7. You need to keep contact with the outside world – Sometimes on the station you can get so busy and caught up with what’s going on there that you take on too much of what’s happening there. While one of my favourite things about living on a station is the opportunity to just be present in the moment with the people you are with and having a yarn, too much of that for some people can be a bad thing especially when there are some issues happening and everyone’s a bit on edge.

Living in such an incredibly expansive environment can feel very small at times.

8. Look after your body, you only have one – Working on a station this time, the amount of people with pain in their backs was very concerning to me. Weather its stress, hard work, poor diet or too much alcohol or a combination of it all im not sure but you really only have one body and once its buggered, life becomes a lots harder. We are circling back to the ‘she’ll be right’ attitude here but once again look after yourself. If something is too heavy and you’ve thought about how you can do something without hurting yourself and you couldn’t find a solution then ask for help. Also having a beer at the rec club is big part of living on a station and don’t get me wrong, it can be the best thing about a day. However, the odd big night is ok but if you do it too regularly your body will start to feel it, especially if you are not eating right. Your body works hard and you can play hard too but ensure you have the time when you look after yourself too. The odd stretch wouldn’t hurt either 😉

9. Sexual health – Ladies and gentlemen when heading out to the station for the season or when you are next in town, get prepared. Whatever you need in your bag of tricks to have a safe, enjoyable, healthy time on the station pack ahead as it can be a long way to the doctor and sometimes if you don’t deal with issues in a timely manner then can get bigger

10. Only you will look after you – at the end of the day, cattle station life can be long days, very busy and only you can really look after you. People will be there to support you in your time there but only you know your limits, know when to ask for help, know when you need a solid night sleep or when you really need to do some washing!

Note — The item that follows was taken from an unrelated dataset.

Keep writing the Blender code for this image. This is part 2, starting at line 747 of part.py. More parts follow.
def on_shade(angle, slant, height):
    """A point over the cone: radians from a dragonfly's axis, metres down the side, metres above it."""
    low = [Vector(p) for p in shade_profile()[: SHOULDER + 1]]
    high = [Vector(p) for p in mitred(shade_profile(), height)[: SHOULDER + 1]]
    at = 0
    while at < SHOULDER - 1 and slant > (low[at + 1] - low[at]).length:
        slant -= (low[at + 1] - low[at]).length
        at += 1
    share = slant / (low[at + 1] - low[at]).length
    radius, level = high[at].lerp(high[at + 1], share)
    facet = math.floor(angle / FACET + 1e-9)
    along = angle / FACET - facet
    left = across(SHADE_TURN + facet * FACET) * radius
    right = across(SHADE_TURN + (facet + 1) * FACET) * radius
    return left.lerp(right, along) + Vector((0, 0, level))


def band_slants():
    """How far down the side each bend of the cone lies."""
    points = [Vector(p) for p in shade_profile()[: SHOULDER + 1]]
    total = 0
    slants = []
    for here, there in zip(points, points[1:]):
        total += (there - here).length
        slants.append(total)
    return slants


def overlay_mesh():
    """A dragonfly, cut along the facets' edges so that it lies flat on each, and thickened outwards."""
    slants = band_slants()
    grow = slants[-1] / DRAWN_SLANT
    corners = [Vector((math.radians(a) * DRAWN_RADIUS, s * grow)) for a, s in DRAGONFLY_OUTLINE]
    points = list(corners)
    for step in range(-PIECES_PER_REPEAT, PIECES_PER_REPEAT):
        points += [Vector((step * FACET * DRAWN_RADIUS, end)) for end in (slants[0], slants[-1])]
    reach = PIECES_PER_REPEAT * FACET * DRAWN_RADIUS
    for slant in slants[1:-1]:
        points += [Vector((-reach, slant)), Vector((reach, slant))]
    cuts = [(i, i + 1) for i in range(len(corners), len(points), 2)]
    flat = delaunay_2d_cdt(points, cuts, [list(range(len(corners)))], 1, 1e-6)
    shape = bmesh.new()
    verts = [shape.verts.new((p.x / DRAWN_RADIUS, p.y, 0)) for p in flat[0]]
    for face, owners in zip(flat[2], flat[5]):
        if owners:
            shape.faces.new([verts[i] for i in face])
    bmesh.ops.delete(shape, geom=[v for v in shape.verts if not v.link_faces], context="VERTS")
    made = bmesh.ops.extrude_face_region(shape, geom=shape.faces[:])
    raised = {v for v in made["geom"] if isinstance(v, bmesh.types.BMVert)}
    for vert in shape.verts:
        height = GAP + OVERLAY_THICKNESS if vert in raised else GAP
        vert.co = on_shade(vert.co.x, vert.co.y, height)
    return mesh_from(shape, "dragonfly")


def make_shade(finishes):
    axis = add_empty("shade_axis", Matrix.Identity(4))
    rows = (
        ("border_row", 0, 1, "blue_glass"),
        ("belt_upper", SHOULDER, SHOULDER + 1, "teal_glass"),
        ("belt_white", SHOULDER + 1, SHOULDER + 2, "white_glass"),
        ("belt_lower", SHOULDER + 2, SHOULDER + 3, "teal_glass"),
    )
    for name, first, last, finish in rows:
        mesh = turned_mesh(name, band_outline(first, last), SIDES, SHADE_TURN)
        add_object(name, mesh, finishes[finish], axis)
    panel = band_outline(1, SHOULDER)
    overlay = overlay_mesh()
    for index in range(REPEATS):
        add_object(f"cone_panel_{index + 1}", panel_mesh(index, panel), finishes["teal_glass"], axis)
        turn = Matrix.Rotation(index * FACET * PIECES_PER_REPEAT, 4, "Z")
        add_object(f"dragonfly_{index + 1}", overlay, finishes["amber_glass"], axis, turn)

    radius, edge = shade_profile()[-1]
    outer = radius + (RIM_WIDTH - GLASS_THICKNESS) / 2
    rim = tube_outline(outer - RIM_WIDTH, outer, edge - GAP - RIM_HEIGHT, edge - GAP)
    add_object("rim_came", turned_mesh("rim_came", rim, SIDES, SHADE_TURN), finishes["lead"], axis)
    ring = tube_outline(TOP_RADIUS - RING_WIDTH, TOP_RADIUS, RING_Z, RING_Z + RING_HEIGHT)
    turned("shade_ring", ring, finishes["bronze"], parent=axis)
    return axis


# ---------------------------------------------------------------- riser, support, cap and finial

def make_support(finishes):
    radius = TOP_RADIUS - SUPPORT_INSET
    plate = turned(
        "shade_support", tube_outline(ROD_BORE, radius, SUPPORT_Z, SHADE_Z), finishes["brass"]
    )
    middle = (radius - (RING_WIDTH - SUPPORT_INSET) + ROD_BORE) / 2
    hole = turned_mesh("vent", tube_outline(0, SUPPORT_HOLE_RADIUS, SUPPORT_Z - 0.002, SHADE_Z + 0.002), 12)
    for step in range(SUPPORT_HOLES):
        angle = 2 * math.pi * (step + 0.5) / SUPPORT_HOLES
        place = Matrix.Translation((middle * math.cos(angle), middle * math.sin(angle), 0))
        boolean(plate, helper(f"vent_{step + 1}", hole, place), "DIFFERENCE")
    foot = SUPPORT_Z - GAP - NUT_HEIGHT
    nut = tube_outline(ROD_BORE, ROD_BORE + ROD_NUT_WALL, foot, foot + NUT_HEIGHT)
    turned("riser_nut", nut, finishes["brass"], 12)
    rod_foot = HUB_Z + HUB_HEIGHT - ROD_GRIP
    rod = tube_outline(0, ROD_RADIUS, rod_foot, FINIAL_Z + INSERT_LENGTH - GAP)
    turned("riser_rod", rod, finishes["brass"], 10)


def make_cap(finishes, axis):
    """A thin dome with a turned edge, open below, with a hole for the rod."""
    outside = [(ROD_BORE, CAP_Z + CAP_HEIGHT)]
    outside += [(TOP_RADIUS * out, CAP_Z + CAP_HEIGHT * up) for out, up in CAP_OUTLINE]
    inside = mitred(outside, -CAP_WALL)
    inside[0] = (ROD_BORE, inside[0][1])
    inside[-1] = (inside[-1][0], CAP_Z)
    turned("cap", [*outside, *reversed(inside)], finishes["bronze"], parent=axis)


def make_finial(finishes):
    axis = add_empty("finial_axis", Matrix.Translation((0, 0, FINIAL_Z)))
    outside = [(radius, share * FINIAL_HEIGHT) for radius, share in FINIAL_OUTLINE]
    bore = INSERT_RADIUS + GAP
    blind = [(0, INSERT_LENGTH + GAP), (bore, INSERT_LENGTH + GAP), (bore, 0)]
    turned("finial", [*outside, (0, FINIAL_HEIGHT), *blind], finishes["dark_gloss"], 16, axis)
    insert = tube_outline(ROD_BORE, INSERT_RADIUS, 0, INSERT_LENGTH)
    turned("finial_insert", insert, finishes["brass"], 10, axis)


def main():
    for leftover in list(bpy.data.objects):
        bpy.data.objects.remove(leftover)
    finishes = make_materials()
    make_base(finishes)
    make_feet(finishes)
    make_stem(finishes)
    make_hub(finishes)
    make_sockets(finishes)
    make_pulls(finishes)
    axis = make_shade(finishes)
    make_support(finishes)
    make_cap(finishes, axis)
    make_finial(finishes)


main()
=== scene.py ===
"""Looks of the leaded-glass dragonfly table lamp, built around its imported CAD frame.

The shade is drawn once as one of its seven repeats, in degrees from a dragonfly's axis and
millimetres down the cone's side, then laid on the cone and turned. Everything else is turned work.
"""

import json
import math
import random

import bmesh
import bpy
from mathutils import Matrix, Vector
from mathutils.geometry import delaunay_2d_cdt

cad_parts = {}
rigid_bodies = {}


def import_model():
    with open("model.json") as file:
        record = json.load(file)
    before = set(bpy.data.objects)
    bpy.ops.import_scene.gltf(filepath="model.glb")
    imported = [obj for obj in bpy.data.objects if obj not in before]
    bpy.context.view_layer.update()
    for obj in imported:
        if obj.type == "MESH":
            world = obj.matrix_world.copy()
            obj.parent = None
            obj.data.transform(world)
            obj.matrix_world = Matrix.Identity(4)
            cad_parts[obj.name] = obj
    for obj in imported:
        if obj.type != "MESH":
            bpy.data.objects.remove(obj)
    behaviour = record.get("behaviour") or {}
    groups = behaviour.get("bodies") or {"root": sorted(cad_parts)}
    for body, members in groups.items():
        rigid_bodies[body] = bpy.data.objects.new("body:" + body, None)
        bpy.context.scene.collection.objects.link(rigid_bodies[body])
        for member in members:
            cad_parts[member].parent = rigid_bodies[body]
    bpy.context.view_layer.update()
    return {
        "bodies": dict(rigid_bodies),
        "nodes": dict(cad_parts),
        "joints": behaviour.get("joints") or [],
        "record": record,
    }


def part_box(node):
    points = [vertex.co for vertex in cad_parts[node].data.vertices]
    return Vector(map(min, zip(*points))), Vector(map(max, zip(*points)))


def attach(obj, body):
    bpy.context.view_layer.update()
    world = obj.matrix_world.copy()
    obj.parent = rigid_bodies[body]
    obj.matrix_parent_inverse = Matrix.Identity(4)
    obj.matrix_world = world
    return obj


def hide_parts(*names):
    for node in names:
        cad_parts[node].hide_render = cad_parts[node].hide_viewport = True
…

10. +1 (A bonus!) Appreciate something each day – Some days you can get caught up with all the crazy politics and busyness of life on a station and can forget where you are. Occasionally it’s important to just stop, open your eyes and just be. You could be walking cattle past a flock of brolgas dancing out on the Mitchell grass plains or a shooting star on a beautiful, clear night by the camp fire. We live in a pretty amazing place, were safe, well and on an amazing adventure that is life, every moment is precious as we will never be in that same moment again.

I hope this article helps you get the most from the 2019. All the best and have fun!

Your attitude will determine how your experience unfolds.